▼
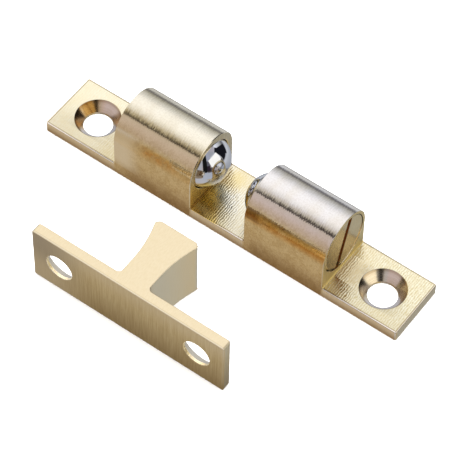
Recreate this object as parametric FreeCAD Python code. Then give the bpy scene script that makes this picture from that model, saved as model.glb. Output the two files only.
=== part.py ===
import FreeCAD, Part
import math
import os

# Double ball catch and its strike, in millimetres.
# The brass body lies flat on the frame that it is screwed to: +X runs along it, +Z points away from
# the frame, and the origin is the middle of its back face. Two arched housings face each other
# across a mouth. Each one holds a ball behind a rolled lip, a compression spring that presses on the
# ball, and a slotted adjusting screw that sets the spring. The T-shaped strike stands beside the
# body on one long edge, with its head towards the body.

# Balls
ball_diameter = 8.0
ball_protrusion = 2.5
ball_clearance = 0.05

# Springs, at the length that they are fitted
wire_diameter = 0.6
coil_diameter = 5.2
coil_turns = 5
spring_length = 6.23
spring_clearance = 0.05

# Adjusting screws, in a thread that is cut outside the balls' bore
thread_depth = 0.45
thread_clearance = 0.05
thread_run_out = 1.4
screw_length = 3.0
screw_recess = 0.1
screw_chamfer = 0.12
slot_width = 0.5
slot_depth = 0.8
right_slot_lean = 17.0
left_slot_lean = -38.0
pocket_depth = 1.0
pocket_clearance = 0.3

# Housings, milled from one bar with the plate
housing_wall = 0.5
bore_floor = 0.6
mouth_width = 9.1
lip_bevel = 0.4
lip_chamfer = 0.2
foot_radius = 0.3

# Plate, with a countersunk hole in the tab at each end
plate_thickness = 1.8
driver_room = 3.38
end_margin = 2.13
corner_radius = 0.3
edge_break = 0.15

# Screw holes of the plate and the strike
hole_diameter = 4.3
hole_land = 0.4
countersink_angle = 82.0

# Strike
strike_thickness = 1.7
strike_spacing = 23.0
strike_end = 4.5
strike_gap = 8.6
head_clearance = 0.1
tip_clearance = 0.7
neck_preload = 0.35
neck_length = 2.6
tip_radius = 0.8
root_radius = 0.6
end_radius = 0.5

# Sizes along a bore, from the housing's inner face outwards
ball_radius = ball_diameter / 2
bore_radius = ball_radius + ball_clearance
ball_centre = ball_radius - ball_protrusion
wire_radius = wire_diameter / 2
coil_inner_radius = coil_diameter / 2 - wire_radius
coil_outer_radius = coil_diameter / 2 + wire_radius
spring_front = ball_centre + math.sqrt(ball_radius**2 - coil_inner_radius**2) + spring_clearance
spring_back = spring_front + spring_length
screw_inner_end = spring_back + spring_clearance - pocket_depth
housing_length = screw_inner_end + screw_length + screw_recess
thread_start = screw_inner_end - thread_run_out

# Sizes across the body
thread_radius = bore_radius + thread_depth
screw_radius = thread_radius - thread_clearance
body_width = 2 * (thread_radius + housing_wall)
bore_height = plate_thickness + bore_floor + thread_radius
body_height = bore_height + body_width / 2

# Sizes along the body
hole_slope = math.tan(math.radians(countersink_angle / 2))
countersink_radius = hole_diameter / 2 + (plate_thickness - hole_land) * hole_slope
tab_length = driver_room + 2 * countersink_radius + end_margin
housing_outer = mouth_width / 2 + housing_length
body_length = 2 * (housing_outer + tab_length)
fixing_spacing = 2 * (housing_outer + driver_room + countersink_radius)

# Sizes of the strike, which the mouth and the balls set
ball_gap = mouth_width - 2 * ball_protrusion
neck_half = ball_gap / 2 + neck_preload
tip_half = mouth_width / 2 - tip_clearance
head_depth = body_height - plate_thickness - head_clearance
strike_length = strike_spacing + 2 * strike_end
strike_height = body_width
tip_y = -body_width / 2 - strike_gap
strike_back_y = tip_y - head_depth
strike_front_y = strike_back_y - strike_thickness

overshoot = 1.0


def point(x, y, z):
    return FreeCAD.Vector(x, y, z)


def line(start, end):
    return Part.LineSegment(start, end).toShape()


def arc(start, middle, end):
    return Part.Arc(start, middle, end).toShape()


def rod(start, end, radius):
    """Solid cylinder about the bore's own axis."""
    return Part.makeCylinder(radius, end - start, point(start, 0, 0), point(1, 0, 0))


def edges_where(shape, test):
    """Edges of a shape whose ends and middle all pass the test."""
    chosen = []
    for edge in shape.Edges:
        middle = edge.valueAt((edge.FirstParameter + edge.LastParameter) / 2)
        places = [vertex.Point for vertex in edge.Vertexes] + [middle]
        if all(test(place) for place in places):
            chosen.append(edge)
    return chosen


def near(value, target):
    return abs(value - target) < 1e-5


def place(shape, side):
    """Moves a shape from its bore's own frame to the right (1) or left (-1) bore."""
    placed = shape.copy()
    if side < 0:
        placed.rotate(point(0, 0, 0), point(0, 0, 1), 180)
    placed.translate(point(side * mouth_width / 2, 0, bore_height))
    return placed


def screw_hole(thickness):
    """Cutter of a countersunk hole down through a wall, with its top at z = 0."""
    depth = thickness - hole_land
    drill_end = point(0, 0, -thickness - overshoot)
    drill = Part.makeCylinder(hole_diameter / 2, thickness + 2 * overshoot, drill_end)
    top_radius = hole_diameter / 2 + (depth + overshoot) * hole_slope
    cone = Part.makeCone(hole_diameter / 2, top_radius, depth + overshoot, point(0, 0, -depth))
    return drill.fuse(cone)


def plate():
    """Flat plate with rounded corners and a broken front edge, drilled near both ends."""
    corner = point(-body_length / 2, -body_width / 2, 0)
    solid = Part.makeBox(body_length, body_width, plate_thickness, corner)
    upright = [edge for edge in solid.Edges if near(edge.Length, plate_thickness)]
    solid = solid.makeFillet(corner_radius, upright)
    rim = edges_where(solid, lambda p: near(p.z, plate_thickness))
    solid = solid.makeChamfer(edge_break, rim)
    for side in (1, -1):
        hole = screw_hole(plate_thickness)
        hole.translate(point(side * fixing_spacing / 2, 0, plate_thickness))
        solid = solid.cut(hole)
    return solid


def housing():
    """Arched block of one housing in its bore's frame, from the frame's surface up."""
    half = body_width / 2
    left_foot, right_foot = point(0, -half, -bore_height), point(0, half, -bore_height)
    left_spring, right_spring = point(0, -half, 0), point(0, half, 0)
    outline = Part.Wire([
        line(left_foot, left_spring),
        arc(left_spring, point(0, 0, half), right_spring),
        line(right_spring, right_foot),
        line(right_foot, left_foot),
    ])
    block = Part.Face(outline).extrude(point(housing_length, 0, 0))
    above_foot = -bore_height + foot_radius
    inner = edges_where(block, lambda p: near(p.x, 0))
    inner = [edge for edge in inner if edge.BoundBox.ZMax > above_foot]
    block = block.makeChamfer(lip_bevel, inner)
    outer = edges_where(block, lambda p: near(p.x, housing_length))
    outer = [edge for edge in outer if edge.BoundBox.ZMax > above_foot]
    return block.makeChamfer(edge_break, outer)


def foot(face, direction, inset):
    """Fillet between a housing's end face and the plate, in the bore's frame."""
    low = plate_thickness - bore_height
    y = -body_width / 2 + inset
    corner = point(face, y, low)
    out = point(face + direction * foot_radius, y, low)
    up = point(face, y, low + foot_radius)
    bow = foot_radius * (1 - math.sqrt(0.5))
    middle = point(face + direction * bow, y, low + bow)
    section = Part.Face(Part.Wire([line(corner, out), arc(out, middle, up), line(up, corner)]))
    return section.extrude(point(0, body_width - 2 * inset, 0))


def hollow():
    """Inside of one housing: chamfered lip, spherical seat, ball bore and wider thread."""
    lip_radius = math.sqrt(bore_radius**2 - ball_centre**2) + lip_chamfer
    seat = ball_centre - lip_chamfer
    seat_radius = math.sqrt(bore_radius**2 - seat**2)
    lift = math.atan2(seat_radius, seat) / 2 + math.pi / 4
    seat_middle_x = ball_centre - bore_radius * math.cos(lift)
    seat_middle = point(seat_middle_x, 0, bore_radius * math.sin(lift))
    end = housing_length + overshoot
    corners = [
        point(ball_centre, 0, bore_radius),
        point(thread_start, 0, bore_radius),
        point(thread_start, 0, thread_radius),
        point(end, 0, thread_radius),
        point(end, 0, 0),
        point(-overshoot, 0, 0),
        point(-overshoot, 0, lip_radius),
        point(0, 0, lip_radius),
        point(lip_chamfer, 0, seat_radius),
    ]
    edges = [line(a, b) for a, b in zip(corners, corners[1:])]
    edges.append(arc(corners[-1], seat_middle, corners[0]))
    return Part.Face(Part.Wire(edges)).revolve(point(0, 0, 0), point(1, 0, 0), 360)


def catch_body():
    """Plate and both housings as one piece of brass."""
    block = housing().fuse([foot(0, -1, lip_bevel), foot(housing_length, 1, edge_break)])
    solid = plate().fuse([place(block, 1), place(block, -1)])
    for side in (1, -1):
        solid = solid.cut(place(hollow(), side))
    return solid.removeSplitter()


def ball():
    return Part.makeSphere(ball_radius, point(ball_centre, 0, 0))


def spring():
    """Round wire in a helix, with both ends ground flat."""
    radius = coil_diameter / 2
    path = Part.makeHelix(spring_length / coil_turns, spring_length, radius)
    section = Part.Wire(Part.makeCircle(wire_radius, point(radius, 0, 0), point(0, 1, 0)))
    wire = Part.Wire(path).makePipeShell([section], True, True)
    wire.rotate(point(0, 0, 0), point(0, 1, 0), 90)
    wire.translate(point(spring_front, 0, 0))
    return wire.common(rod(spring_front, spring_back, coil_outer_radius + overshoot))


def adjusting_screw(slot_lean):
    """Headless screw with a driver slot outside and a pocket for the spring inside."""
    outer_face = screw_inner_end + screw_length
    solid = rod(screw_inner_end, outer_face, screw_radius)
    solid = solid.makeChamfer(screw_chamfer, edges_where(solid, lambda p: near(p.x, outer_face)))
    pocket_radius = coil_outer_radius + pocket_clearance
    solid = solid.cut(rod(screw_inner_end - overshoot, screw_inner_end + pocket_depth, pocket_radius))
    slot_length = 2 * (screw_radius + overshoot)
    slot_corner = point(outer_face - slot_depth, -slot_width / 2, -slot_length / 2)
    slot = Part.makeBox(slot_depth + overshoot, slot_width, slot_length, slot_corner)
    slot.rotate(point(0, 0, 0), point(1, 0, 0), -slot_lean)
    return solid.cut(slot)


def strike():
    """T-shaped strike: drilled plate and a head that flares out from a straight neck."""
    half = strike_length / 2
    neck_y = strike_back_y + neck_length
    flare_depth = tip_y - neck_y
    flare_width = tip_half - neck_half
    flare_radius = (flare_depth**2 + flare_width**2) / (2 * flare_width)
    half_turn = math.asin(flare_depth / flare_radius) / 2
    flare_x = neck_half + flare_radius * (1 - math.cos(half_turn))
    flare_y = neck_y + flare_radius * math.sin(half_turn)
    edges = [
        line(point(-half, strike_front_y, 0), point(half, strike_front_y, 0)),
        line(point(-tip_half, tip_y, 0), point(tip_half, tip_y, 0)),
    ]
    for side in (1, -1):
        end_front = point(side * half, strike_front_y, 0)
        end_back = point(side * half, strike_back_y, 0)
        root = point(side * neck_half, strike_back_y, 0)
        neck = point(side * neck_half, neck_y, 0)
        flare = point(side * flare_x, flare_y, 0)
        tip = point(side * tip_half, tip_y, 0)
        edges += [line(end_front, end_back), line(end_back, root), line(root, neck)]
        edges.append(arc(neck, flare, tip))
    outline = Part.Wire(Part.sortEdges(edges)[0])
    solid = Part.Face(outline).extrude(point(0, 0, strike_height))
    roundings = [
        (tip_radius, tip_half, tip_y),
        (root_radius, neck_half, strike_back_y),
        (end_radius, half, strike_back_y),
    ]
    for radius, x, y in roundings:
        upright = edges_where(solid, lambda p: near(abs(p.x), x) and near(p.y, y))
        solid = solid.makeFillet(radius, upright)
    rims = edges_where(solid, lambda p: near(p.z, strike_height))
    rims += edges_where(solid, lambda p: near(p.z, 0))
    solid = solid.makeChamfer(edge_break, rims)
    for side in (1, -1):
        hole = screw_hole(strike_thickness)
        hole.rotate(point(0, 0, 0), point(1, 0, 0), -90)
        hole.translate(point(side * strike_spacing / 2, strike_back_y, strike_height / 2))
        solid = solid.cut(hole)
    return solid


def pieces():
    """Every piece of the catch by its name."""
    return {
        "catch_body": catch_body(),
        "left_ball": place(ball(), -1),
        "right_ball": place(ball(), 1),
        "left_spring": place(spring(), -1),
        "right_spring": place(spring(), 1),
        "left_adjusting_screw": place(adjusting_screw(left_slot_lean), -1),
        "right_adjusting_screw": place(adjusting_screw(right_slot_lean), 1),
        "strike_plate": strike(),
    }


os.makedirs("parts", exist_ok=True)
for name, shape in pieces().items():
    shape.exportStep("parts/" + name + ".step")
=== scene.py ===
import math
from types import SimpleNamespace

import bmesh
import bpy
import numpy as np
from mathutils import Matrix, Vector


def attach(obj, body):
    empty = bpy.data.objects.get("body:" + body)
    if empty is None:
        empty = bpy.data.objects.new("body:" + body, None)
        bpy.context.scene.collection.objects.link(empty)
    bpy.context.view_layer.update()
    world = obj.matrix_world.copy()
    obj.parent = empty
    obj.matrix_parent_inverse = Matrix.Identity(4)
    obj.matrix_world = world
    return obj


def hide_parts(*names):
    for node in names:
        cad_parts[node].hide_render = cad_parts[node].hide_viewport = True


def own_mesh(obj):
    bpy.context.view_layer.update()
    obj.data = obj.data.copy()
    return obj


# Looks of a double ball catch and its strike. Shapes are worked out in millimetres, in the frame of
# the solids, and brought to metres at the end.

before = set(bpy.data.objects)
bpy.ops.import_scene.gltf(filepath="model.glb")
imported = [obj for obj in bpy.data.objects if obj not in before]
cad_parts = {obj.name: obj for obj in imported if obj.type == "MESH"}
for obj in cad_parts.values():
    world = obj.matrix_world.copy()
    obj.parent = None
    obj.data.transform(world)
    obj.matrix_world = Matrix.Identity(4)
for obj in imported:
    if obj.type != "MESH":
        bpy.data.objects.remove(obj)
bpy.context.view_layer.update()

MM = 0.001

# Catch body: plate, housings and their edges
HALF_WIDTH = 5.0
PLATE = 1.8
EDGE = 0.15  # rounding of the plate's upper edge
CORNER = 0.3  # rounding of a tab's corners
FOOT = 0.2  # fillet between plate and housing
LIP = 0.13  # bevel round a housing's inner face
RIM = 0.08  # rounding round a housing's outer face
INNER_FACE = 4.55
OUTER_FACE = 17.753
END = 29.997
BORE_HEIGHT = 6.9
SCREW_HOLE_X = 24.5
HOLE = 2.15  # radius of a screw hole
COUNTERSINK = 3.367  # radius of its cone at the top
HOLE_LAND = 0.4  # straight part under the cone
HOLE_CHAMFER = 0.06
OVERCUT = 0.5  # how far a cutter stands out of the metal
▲
# YOUR TASK
Quote exactly the stretch of lines above that starts at the first one and ends at the line with "edge_break = 0.15", and nothing beyond it.

# SOLVED EXERCISE
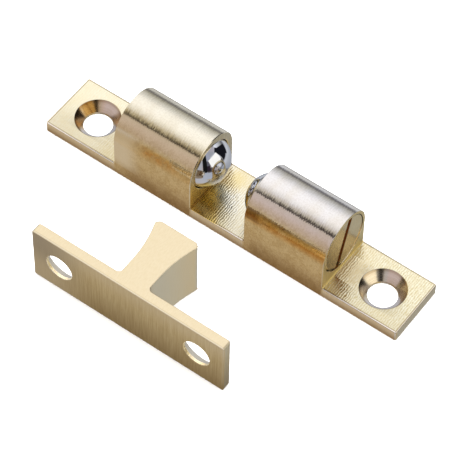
Recreate this object as parametric FreeCAD Python code. Then give the bpy scene script that makes this picture from that model, saved as model.glb. Output the two files only.
=== part.py ===
import FreeCAD, Part
import math
import os

# Double ball catch and its strike, in millimetres.
# The brass body lies flat on the frame that it is screwed to: +X runs along it, +Z points away from
# the frame, and the origin is the middle of its back face. Two arched housings face each other
# across a mouth. Each one holds a ball behind a rolled lip, a compression spring that presses on the
# ball, and a slotted adjusting screw that sets the spring. The T-shaped strike stands beside the
# body on one long edge, with its head towards the body.

# Balls
ball_diameter = 8.0
ball_protrusion = 2.5
ball_clearance = 0.05

# Springs, at the length that they are fitted
wire_diameter = 0.6
coil_diameter = 5.2
coil_turns = 5
spring_length = 6.23
spring_clearance = 0.05

# Adjusting screws, in a thread that is cut outside the balls' bore
thread_depth = 0.45
thread_clearance = 0.05
thread_run_out = 1.4
screw_length = 3.0
screw_recess = 0.1
screw_chamfer = 0.12
slot_width = 0.5
slot_depth = 0.8
right_slot_lean = 17.0
left_slot_lean = -38.0
pocket_depth = 1.0
pocket_clearance = 0.3

# Housings, milled from one bar with the plate
housing_wall = 0.5
bore_floor = 0.6
mouth_width = 9.1
lip_bevel = 0.4
lip_chamfer = 0.2
foot_radius = 0.3

# Plate, with a countersunk hole in the tab at each end
plate_thickness = 1.8
driver_room = 3.38
end_margin = 2.13
corner_radius = 0.3
edge_break = 0.15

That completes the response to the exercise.